Apple (Nasdaq: AAPL) is requiring Chief Executive Officer Tim Cook to hold 10 times his base salary in company stock under a corporate-governance measure, amid slowing profit growth that has battered shares.

Meanwhile, in other news, billionaire investor David Einhorn’s Greenlight Capital is dropping its lawsuit against Apple over preferred shares.

Executive officers must own triple their base salary in stock, according to ownership guidelines posted on the company’s website. Non-employee directors need to hold five times their annual retainer in stock.

The requirement is similar to a proposal investors rejected at Apple’s annual meeting this week, which would have required executives to hold more common stock to ensure that their interests are aligned with shareholders. Apple has traditionally used restricted stock units to retain senior executives, and gave Cook 1 million of the shares that vest over time when he took over as CEO from co-founder Steve Jobs in 2011.

Apple’s shares have lost more than a third of their value since hitting a record high in September on concern that demand for iPhones is ebbing. Amid slowing growth, Cook faces mounting pressure from investors to return more of Apple’s $137.1 billion in cash and investments to shareholders.

Cook has proved more sensitive to shareholders’ concerns than his predecessor. While Jobs long dismissed investors’ cash demands, Cook reinstated the company’s quarterly dividend and unveiled a $10 billion stock buyback program last year.

Investor Suit Dropped

 Also Friday, Einhorn’s Greenlight Capital said it will drop its lawsuit against Apple Inc. over a preferred share measure after the iPad maker agreed to withdraw the disputed proposal.

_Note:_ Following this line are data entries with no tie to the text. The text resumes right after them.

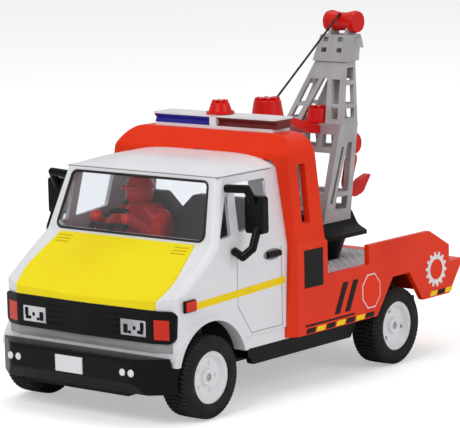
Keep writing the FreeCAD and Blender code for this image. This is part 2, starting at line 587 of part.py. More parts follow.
# ---------------------------------------------------------------- light bar on the hoop
BAR = (46.4, 55.6, 24.4)       # front, rear and half length
BAR_BASE = 0.9
LENS_TOP = s.hoop_z + 3.6
node("light_bar_base", block("light_bar_base", (-BAR[2] + 1, along(BAR[0]), s.hoop_z),
                             (BAR[2] - 1, along(BAR[1] - 0.6), s.hoop_z + BAR_BASE)))
LENS_SIDE = [
    (along(BAR[0] + 0.9), s.hoop_z + BAR_BASE), (along(BAR[1] - 0.9), s.hoop_z + BAR_BASE),
    (along(BAR[1] - 1.6), s.hoop_z + 2.2), (along(BAR[1] - 0.4), LENS_TOP), (along(BAR[0] + 0.4), LENS_TOP),
    (along(BAR[0] + 1.6), s.hoop_z + 2.2),
]
DIVIDER = 1.3
node("light_bar_blue", prism("light_bar_blue", "side", LENS_SIDE, -BAR[2], BAR[2] - DIVIDER))
node("light_bar_red", prism("light_bar_red", "side", LENS_SIDE, DIVIDER, BAR[2] - DIVIDER))
cover = block("cover", (-BAR[2], along(BAR[0] + 0.2), LENS_TOP), (BAR[2], along(BAR[1] - 0.2), LENS_TOP + 0.6))
divider = block("divider", (-DIVIDER, along(BAR[0]), s.hoop_z + BAR_BASE), (DIVIDER, along(BAR[1]), LENS_TOP + 0.8))
node("light_bar_cover", fuse("light_bar_cover", [cover, divider]))


def beacon(name, centre, foot_z, radius, height):
    """A lamp cap: a flange, a tapering body and a crown with ribs."""
    flange = 0.7
    body = turned(name + "_body", [
        (0.0, 0.0), (0.0, radius + s.beacon_flange), (flange, radius + s.beacon_flange), (flange, radius),
        (height - 0.8, radius - 0.9, 0.4), (height - 0.5, 0.0)], "Z", (centre[0], centre[1], foot_z))
    ribs = []
    for turn in range(4):
        rib = block(f"{name}_rib_{turn}", (-radius + 1.2, -0.5, 0), (radius - 1.2, 0.5, 1.2))
        rib.Placement = FreeCAD.Placement(
            FreeCAD.Vector(centre[0], centre[1], foot_z + height - 1.2),
            FreeCAD.Rotation(FreeCAD.Vector(0, 0, 1), turn * 45.0)) * FreeCAD.Placement(
            FreeCAD.Vector(-radius + 1.2, -0.5, 0), FreeCAD.Rotation())
        ribs.append(rib)
    return fuse(name, [body, *ribs])


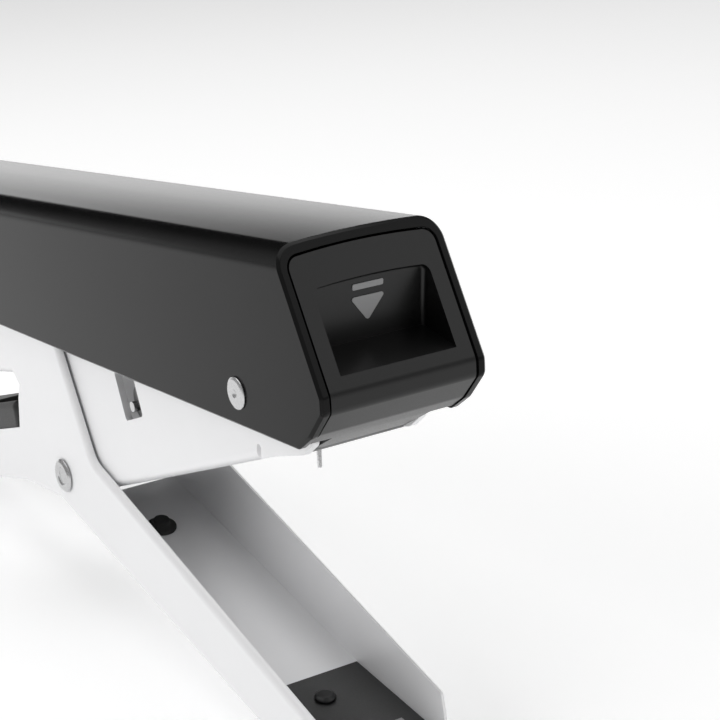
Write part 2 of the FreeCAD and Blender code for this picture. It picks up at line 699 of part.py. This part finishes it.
def build():
    """Every piece, in the order they are put together."""
    spring_start = MAG_FRONT + 0.8 - size("magazine_length")
    pieces = [cover_shell(), cover_bracket(), nose_rivets(), button_cap(), button_icon(),
              frame_channel(), nose_plate(), axle(), lower_grip(), magazine_channel(), staple_strip(),
              front_staple(), driver_blade(), driver_holder(), driver_lever(), pusher(),
              pin("guide_pin", GUIDE_PIN, "guide_pin_radius", 16.2),
              pin("lever_pin", LEVER_PIN, "lever_pin_radius", 16.4),
              pin("arm_pin", ARM_PIN, "arm_pin_radius", 19.2),
              rod_piece("pusher_rod", size("rod_radius"), 0, spring_start, -45.2),
              rod_piece("pusher_spring", 1.6, 1.0, spring_start, -57.4),
              jaw_channel(), anvil_pad(), anvil_die(), pad_rivet(), jaw_bumper(), arm_rollers(),
              jaw_spring()]
    doc.recompute()
    for piece in doc.Objects:
        if "Invalid" in piece.State or "Error" in piece.State:
            raise RuntimeError("%s failed: %s" % (piece.Label, piece.State))
    for piece in pieces:
        if piece.Shape.isNull() or not piece.Shape.isValid():
            raise RuntimeError("%s has no valid shape" % piece.Label)
    return pieces


os.makedirs("parts", exist_ok=True)
for piece in build():
    piece.Shape.exportStep("parts/%s.step" % piece.Label)
    b = piece.Shape.BoundBox
    print("%-18s volume %9.1f  x %7.1f %7.1f  y %6.1f %6.1f  z %6.1f %6.1f" % (
        piece.Label, piece.Shape.Volume, b.XMin, b.XMax, b.YMin, b.YMax, b.ZMin, b.ZMax))
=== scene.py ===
"""Looks of the stapling plier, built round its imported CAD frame. Lengths are metres unless a name says mm."""
import json
import math

import bmesh
import bpy
from mathutils import Matrix, Vector


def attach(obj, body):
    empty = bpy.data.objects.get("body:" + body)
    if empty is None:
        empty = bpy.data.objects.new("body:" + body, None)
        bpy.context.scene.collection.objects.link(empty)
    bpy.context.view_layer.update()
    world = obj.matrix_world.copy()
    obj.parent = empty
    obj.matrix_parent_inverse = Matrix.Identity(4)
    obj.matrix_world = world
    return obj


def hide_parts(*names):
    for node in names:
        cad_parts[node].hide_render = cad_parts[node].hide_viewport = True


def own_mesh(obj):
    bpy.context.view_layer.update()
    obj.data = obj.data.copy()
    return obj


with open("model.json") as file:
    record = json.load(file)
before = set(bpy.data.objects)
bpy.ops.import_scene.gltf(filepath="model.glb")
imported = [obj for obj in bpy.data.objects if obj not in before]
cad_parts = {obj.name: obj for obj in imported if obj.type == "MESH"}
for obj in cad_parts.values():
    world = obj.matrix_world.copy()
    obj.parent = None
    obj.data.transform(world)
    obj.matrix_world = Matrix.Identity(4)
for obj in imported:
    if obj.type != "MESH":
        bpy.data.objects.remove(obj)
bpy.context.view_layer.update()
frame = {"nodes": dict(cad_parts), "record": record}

MM = 0.001

# ---- the side frame: X forward, Z up, zero at the foot of the nose's sloping front, in mm ----
AXLE_MM = (-77.8, -42.35)
NOSE_RIVET_MM = (-19.5, -6.4)
EXIT_MM = (-12.3, -12.6)
TRACK_SLOPE = math.radians(27.4)
ROD_HEIGHT_MM = 4.2
RECESS_BACK_MM = (-8.2, 2.25)
RECESS_FLOOR_MM = RECESS_BACK_MM[1] + 0.4
FOOT_HALF_MM = 7.0
FOOT_SPAN_MM = (-11.2, -4.5)
FOOT_UNDERSIDE_MM = -7.9
ON_PLANE_MM = 0.02


def joint(name):
    return next(j for j in frame["record"]["behaviour"]["joints"] if j["name"] == name)


def side_to_row():
    """Matrix from the side frame in mm to the row frame, from the two hinges that both know."""
    axle = Vector(joint("jaw_pivot")["pos_m"])
    nose = Vector(joint("cover_pivot")["pos_m"])
    drawn = (NOSE_RIVET_MM[0] - AXLE_MM[0], NOSE_RIVET_MM[1] - AXLE_MM[1])
    lean = math.atan2(drawn[1], drawn[0]) - math.atan2(nose.z - axle.z, nose.x - axle.x)
    turn = Matrix.Rotation(lean, 4, "Y") @ Matrix.Scale(MM, 4)
    shift = axle - turn @ Vector((AXLE_MM[0], 0, AXLE_MM[1]))
    return Matrix.Translation(shift) @ turn


SIDE = side_to_row()
TRACK = SIDE @ Matrix.Translation((EXIT_MM[0], 0, EXIT_MM[1])) @ Matrix.Rotation(-TRACK_SLOPE, 4, "Y")


# ---- materials ----
def new_material(name):
    mat = bpy.data.materials.new(name)
    mat.use_nodes = True
    nodes = mat.node_tree.nodes
    return mat, nodes, mat.node_tree.links, nodes["Principled BSDF"]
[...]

“Plaintiffs intend to voluntarily withdraw their complaint,” U.S. District Judge Richard Sullivan in Manhattan said in an order dated yesterday.

Greenlight won an injunction Feb. 22 barring Apple from moving forward with a shareholder vote on a measure that could have curtailed the company’s ability to issue preferred shares. The judge sided with the hedge fund’s contentions that the measure was improperly bundled with other items up for vote.

The hedge fund and its founder, Einhorn, have urged Apple to issue high-yielding preferred shares to spread the company’s cash hoard among investors.

“Apple removed the bundled proposal from the shareholder meeting, therefore resolving the issue,” Jonathan Gasthalter, a spokesman for New York-based Greenlight, said in an e-mail.

Steve Dowling, a spokesman for Cupertino, California-based Apple, declined to comment on the case.